## BEGIN TASK MATERIAL

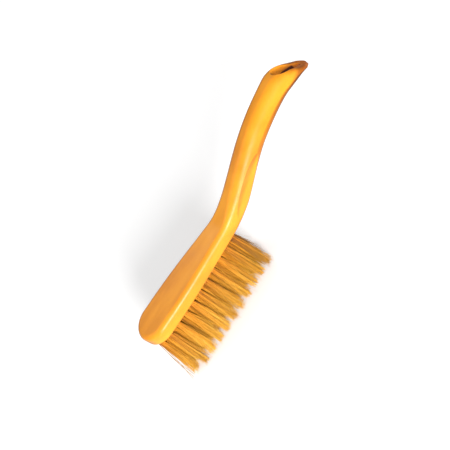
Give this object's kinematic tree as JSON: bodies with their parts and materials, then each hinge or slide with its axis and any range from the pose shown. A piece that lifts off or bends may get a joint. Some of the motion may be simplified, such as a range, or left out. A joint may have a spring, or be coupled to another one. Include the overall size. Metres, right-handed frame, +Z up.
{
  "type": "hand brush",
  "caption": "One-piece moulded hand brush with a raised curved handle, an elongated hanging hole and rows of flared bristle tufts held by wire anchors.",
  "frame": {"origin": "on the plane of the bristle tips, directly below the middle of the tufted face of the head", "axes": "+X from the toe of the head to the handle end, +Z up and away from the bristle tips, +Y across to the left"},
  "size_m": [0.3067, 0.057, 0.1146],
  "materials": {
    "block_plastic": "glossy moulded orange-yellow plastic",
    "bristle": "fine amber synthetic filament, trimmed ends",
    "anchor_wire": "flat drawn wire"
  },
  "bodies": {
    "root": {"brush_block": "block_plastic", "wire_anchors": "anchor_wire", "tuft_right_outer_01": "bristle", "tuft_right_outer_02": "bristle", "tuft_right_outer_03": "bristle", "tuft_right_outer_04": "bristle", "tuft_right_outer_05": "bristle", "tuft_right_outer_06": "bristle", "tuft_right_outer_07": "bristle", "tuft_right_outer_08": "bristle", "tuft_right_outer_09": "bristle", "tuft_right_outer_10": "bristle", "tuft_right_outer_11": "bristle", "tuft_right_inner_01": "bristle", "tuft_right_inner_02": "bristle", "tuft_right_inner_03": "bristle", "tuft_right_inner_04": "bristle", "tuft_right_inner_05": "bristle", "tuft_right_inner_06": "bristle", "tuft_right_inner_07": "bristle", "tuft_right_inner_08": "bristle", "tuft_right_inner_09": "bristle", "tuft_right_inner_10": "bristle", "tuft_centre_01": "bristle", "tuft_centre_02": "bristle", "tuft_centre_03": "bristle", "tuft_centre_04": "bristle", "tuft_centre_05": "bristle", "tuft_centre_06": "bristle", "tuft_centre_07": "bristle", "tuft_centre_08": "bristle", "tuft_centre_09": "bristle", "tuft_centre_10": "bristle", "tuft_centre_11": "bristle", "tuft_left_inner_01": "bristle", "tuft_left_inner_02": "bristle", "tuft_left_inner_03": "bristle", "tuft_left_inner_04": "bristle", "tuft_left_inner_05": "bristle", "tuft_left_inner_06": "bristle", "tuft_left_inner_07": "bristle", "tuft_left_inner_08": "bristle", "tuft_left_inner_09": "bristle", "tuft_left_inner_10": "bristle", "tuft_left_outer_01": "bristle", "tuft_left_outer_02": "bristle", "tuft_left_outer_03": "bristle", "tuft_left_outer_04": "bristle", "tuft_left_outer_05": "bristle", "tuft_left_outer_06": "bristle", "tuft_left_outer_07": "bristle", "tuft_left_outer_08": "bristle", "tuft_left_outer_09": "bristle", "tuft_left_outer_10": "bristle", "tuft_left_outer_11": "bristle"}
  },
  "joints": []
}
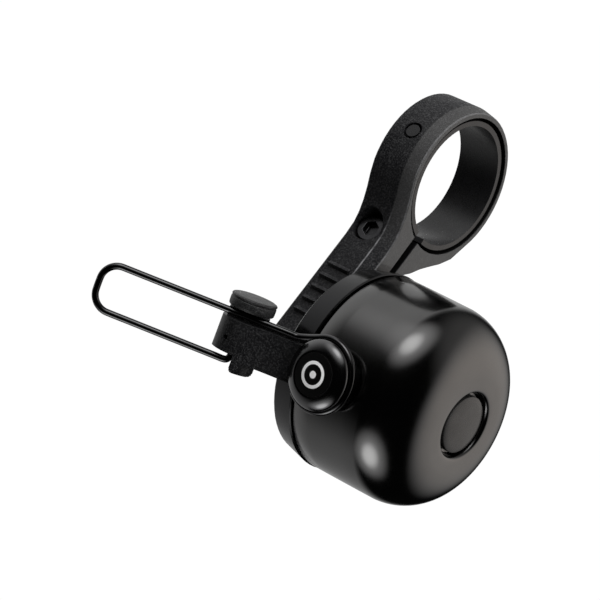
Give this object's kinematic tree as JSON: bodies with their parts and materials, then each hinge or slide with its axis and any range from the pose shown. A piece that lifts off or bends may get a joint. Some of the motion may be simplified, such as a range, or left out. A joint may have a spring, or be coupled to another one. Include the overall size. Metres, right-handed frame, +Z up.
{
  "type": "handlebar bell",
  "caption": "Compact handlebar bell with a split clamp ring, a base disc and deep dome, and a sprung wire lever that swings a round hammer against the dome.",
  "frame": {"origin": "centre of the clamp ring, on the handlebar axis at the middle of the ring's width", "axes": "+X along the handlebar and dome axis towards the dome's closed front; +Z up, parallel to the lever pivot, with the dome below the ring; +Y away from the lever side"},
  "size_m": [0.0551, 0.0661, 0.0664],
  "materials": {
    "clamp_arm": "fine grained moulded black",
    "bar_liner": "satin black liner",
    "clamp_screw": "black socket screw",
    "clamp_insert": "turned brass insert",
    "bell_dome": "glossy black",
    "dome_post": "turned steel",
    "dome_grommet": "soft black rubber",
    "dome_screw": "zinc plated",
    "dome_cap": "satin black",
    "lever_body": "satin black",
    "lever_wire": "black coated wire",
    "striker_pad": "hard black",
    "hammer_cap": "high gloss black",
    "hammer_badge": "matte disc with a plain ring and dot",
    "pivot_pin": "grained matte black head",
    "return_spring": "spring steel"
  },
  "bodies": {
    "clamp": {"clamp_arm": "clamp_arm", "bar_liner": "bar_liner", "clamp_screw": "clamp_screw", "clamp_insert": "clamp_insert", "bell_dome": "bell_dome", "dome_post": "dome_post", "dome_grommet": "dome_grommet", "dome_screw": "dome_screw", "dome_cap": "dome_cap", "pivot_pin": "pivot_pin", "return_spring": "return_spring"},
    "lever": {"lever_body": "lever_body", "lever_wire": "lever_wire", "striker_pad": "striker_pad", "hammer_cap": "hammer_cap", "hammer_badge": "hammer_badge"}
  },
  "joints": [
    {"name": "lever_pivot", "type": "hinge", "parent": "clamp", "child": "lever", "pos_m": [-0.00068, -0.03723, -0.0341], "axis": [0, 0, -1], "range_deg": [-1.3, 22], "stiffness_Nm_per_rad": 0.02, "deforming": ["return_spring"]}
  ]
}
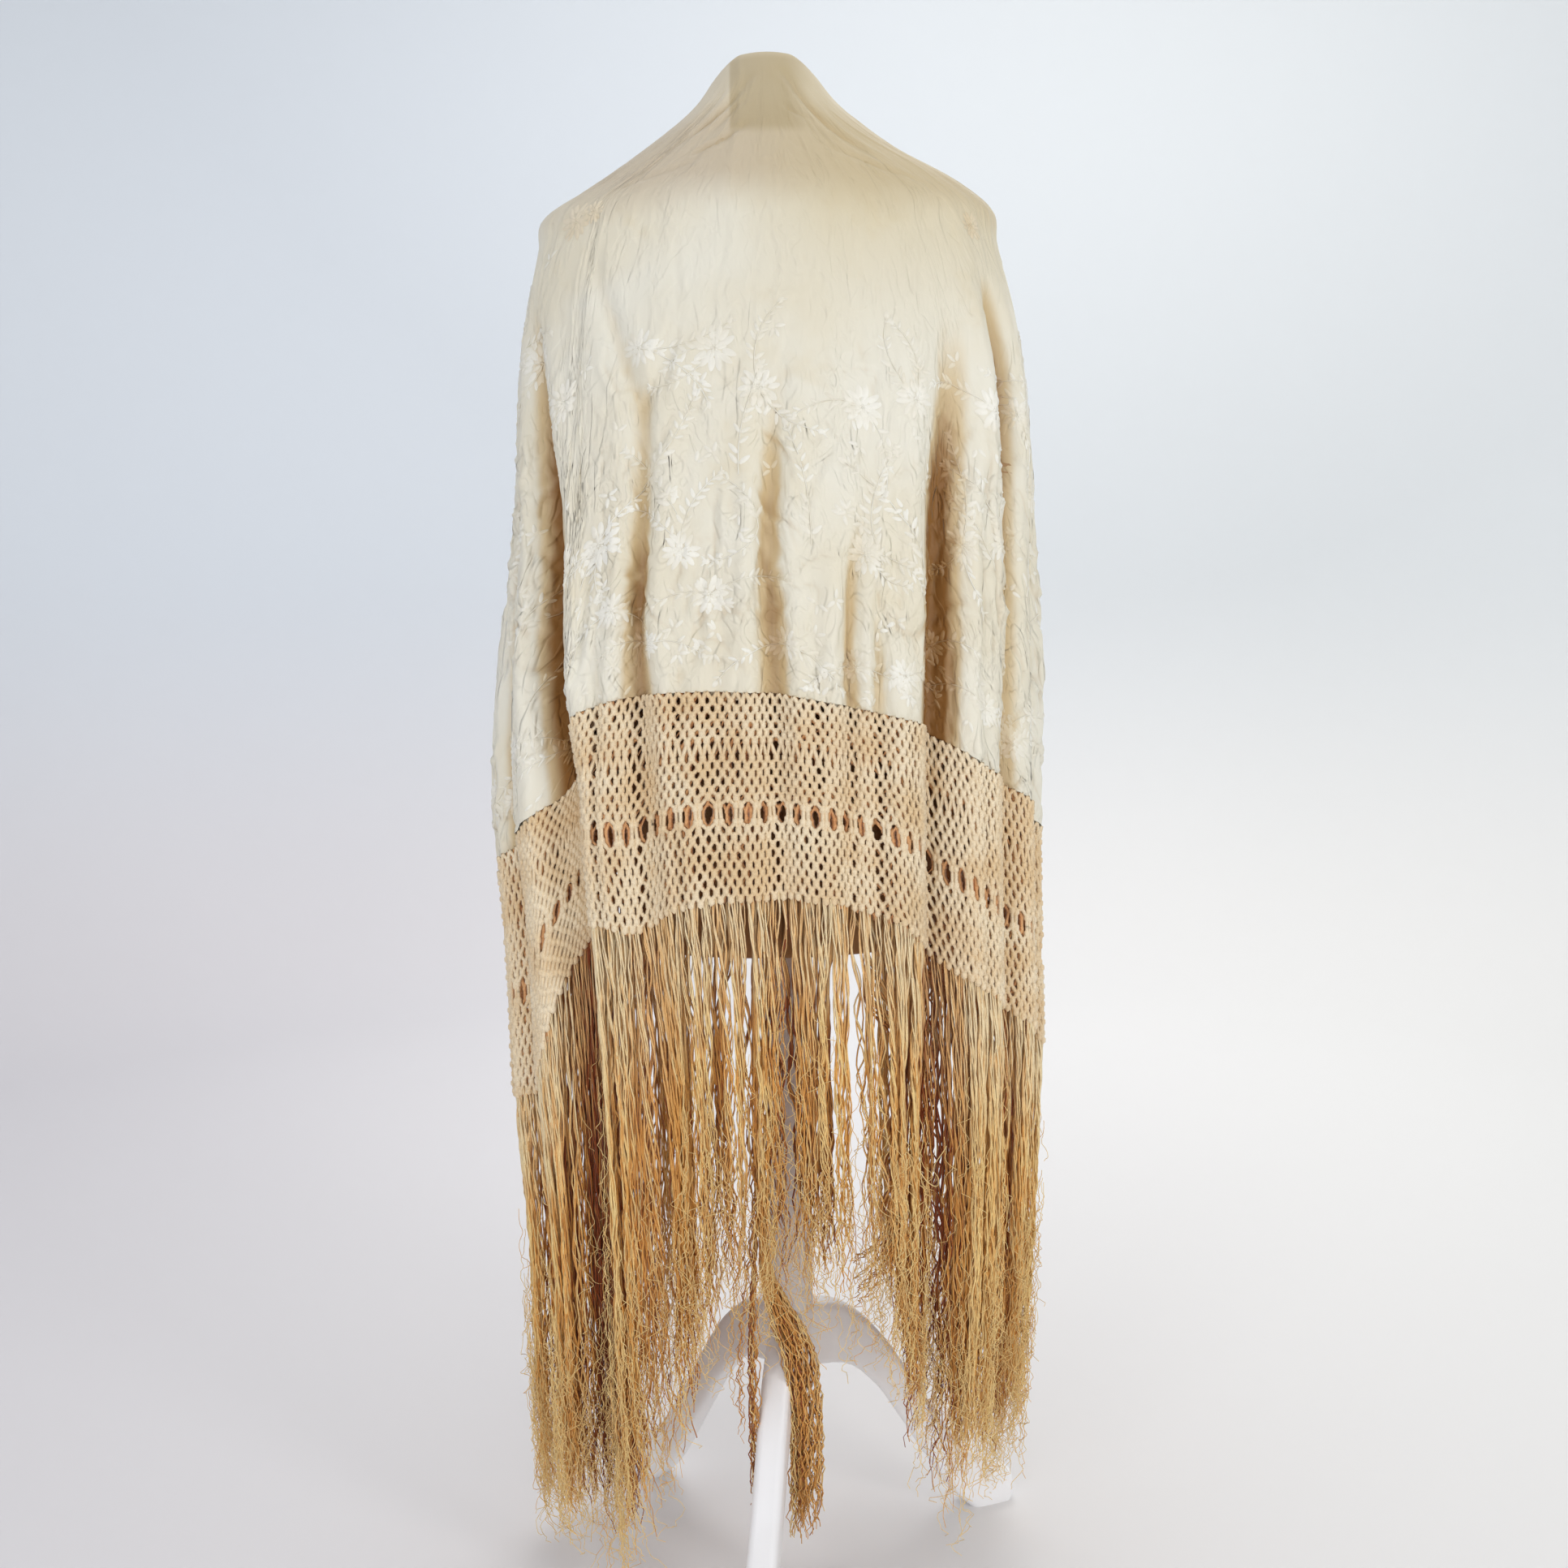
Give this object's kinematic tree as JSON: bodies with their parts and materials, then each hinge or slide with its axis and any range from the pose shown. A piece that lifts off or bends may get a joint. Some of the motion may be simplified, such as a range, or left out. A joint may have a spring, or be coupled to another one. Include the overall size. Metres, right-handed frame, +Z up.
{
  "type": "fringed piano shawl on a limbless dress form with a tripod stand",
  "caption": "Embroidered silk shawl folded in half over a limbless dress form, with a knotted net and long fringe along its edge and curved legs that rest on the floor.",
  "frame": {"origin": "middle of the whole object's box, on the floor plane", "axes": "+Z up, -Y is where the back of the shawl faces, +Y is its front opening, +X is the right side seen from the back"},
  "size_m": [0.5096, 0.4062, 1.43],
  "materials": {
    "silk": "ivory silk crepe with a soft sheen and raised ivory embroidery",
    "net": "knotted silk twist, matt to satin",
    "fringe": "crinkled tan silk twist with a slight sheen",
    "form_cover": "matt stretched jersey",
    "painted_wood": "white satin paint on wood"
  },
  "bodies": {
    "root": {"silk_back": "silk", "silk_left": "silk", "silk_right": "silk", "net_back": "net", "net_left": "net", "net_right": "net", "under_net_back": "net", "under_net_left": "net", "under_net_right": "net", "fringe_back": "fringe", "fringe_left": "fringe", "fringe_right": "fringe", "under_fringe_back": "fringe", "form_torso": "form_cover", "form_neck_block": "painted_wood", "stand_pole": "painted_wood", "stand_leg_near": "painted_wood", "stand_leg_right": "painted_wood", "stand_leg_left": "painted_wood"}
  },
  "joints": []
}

## END TASK MATERIAL

Print all of the entries again, exactly as written.

◆ RESPONSE TO THE TASK ◆
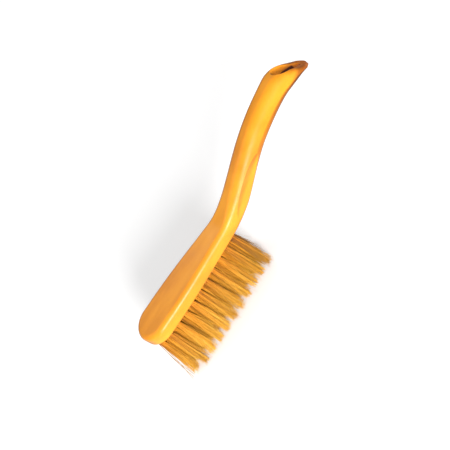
Give this object's kinematic tree as JSON: bodies with their parts and materials, then each hinge or slide with its axis and any range from the pose shown. A piece that lifts off or bends may get a joint. Some of the motion may be simplified, such as a range, or left out. A joint may have a spring, or be coupled to another one. Include the overall size. Metres, right-handed frame, +Z up.
{
  "type": "hand brush",
  "caption": "One-piece moulded hand brush with a raised curved handle, an elongated hanging hole and rows of flared bristle tufts held by wire anchors.",
  "frame": {"origin": "on the plane of the bristle tips, directly below the middle of the tufted face of the head", "axes": "+X from the toe of the head to the handle end, +Z up and away from the bristle tips, +Y across to the left"},
  "size_m": [0.3067, 0.057, 0.1146],
  "materials": {
    "block_plastic": "glossy moulded orange-yellow plastic",
    "bristle": "fine amber synthetic filament, trimmed ends",
    "anchor_wire": "flat drawn wire"
  },
  "bodies": {
    "root": {"brush_block": "block_plastic", "wire_anchors": "anchor_wire", "tuft_right_outer_01": "bristle", "tuft_right_outer_02": "bristle", "tuft_right_outer_03": "bristle", "tuft_right_outer_04": "bristle", "tuft_right_outer_05": "bristle", "tuft_right_outer_06": "bristle", "tuft_right_outer_07": "bristle", "tuft_right_outer_08": "bristle", "tuft_right_outer_09": "bristle", "tuft_right_outer_10": "bristle", "tuft_right_outer_11": "bristle", "tuft_right_inner_01": "bristle", "tuft_right_inner_02": "bristle", "tuft_right_inner_03": "bristle", "tuft_right_inner_04": "bristle", "tuft_right_inner_05": "bristle", "tuft_right_inner_06": "bristle", "tuft_right_inner_07": "bristle", "tuft_right_inner_08": "bristle", "tuft_right_inner_09": "bristle", "tuft_right_inner_10": "bristle", "tuft_centre_01": "bristle", "tuft_centre_02": "bristle", "tuft_centre_03": "bristle", "tuft_centre_04": "bristle", "tuft_centre_05": "bristle", "tuft_centre_06": "bristle", "tuft_centre_07": "bristle", "tuft_centre_08": "bristle", "tuft_centre_09": "bristle", "tuft_centre_10": "bristle", "tuft_centre_11": "bristle", "tuft_left_inner_01": "bristle", "tuft_left_inner_02": "bristle", "tuft_left_inner_03": "bristle", "tuft_left_inner_04": "bristle", "tuft_left_inner_05": "bristle", "tuft_left_inner_06": "bristle", "tuft_left_inner_07": "bristle", "tuft_left_inner_08": "bristle", "tuft_left_inner_09": "bristle", "tuft_left_inner_10": "bristle", "tuft_left_outer_01": "bristle", "tuft_left_outer_02": "bristle", "tuft_left_outer_03": "bristle", "tuft_left_outer_04": "bristle", "tuft_left_outer_05": "bristle", "tuft_left_outer_06": "bristle", "tuft_left_outer_07": "bristle", "tuft_left_outer_08": "bristle", "tuft_left_outer_09": "bristle", "tuft_left_outer_10": "bristle", "tuft_left_outer_11": "bristle"}
  },
  "joints": []
}
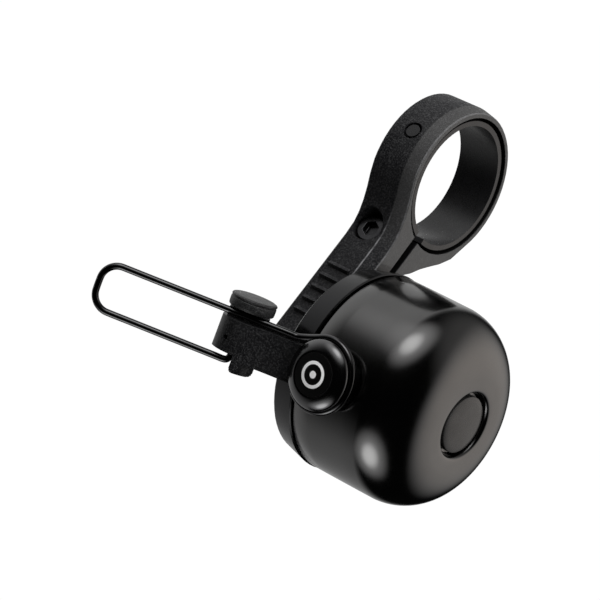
Give this object's kinematic tree as JSON: bodies with their parts and materials, then each hinge or slide with its axis and any range from the pose shown. A piece that lifts off or bends may get a joint. Some of the motion may be simplified, such as a range, or left out. A joint may have a spring, or be coupled to another one. Include the overall size. Metres, right-handed frame, +Z up.
{
  "type": "handlebar bell",
  "caption": "Compact handlebar bell with a split clamp ring, a base disc and deep dome, and a sprung wire lever that swings a round hammer against the dome.",
  "frame": {"origin": "centre of the clamp ring, on the handlebar axis at the middle of the ring's width", "axes": "+X along the handlebar and dome axis towards the dome's closed front; +Z up, parallel to the lever pivot, with the dome below the ring; +Y away from the lever side"},
  "size_m": [0.0551, 0.0661, 0.0664],
  "materials": {
    "clamp_arm": "fine grained moulded black",
    "bar_liner": "satin black liner",
    "clamp_screw": "black socket screw",
    "clamp_insert": "turned brass insert",
    "bell_dome": "glossy black",
    "dome_post": "turned steel",
    "dome_grommet": "soft black rubber",
    "dome_screw": "zinc plated",
    "dome_cap": "satin black",
    "lever_body": "satin black",
    "lever_wire": "black coated wire",
    "striker_pad": "hard black",
    "hammer_cap": "high gloss black",
    "hammer_badge": "matte disc with a plain ring and dot",
    "pivot_pin": "grained matte black head",
    "return_spring": "spring steel"
  },
  "bodies": {
    "clamp": {"clamp_arm": "clamp_arm", "bar_liner": "bar_liner", "clamp_screw": "clamp_screw", "clamp_insert": "clamp_insert", "bell_dome": "bell_dome", "dome_post": "dome_post", "dome_grommet": "dome_grommet", "dome_screw": "dome_screw", "dome_cap": "dome_cap", "pivot_pin": "pivot_pin", "return_spring": "return_spring"},
    "lever": {"lever_body": "lever_body", "lever_wire": "lever_wire", "striker_pad": "striker_pad", "hammer_cap": "hammer_cap", "hammer_badge": "hammer_badge"}
  },
  "joints": [
    {"name": "lever_pivot", "type": "hinge", "parent": "clamp", "child": "lever", "pos_m": [-0.00068, -0.03723, -0.0341], "axis": [0, 0, -1], "range_deg": [-1.3, 22], "stiffness_Nm_per_rad": 0.02, "deforming": ["return_spring"]}
  ]
}
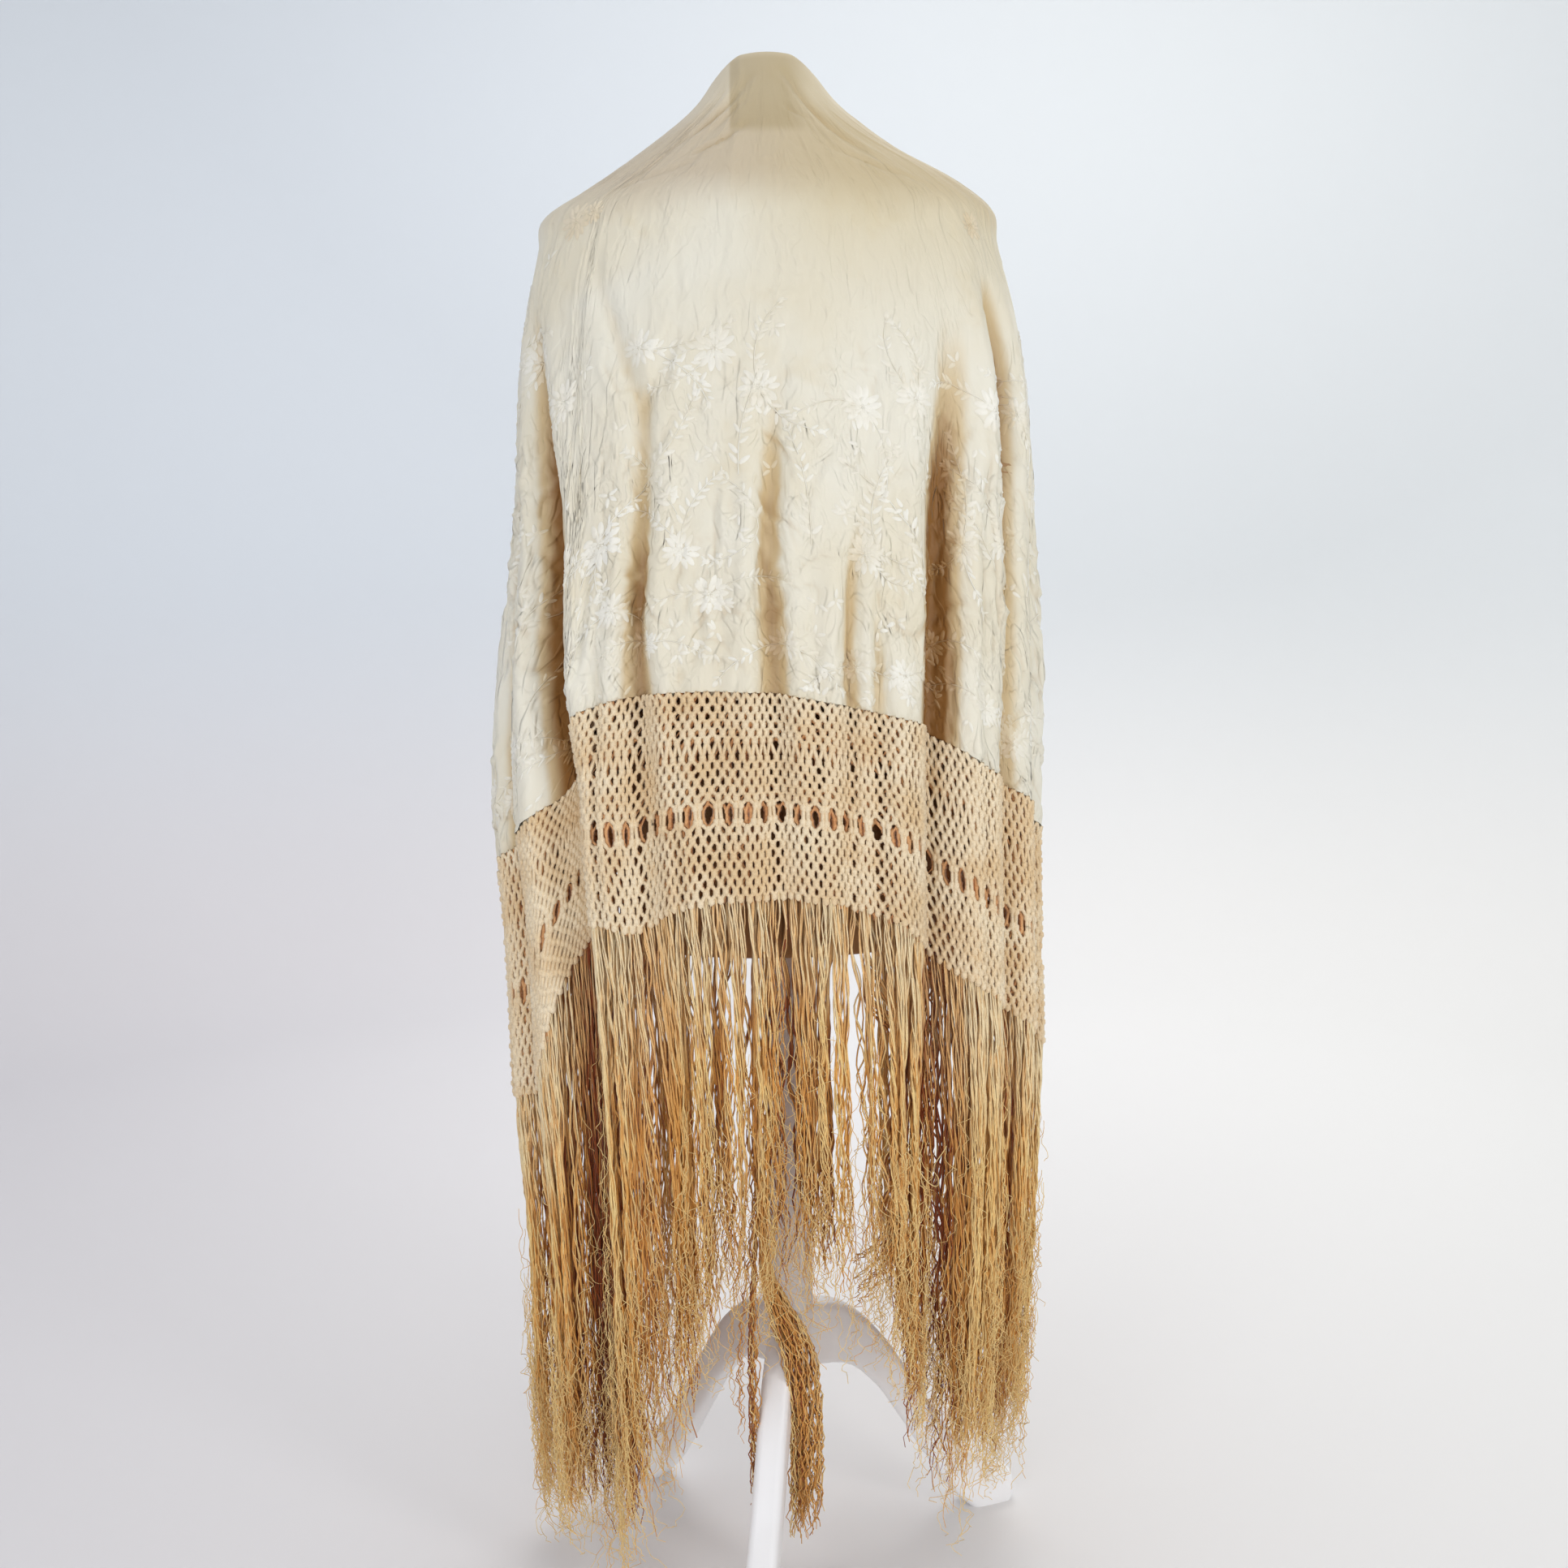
Give this object's kinematic tree as JSON: bodies with their parts and materials, then each hinge or slide with its axis and any range from the pose shown. A piece that lifts off or bends may get a joint. Some of the motion may be simplified, such as a range, or left out. A joint may have a spring, or be coupled to another one. Include the overall size. Metres, right-handed frame, +Z up.
{
  "type": "fringed piano shawl on a limbless dress form with a tripod stand",
  "caption": "Embroidered silk shawl folded in half over a limbless dress form, with a knotted net and long fringe along its edge and curved legs that rest on the floor.",
  "frame": {"origin": "middle of the whole object's box, on the floor plane", "axes": "+Z up, -Y is where the back of the shawl faces, +Y is its front opening, +X is the right side seen from the back"},
  "size_m": [0.5096, 0.4062, 1.43],
  "materials": {
    "silk": "ivory silk crepe with a soft sheen and raised ivory embroidery",
    "net": "knotted silk twist, matt to satin",
    "fringe": "crinkled tan silk twist with a slight sheen",
    "form_cover": "matt stretched jersey",
    "painted_wood": "white satin paint on wood"
  },
  "bodies": {
    "root": {"silk_back": "silk", "silk_left": "silk", "silk_right": "silk", "net_back": "net", "net_left": "net", "net_right": "net", "under_net_back": "net", "under_net_left": "net", "under_net_right": "net", "fringe_back": "fringe", "fringe_left": "fringe", "fringe_right": "fringe", "under_fringe_back": "fringe", "form_torso": "form_cover", "form_neck_block": "painted_wood", "stand_pole": "painted_wood", "stand_leg_near": "painted_wood", "stand_leg_right": "painted_wood", "stand_leg_left": "painted_wood"}
  },
  "joints": []
}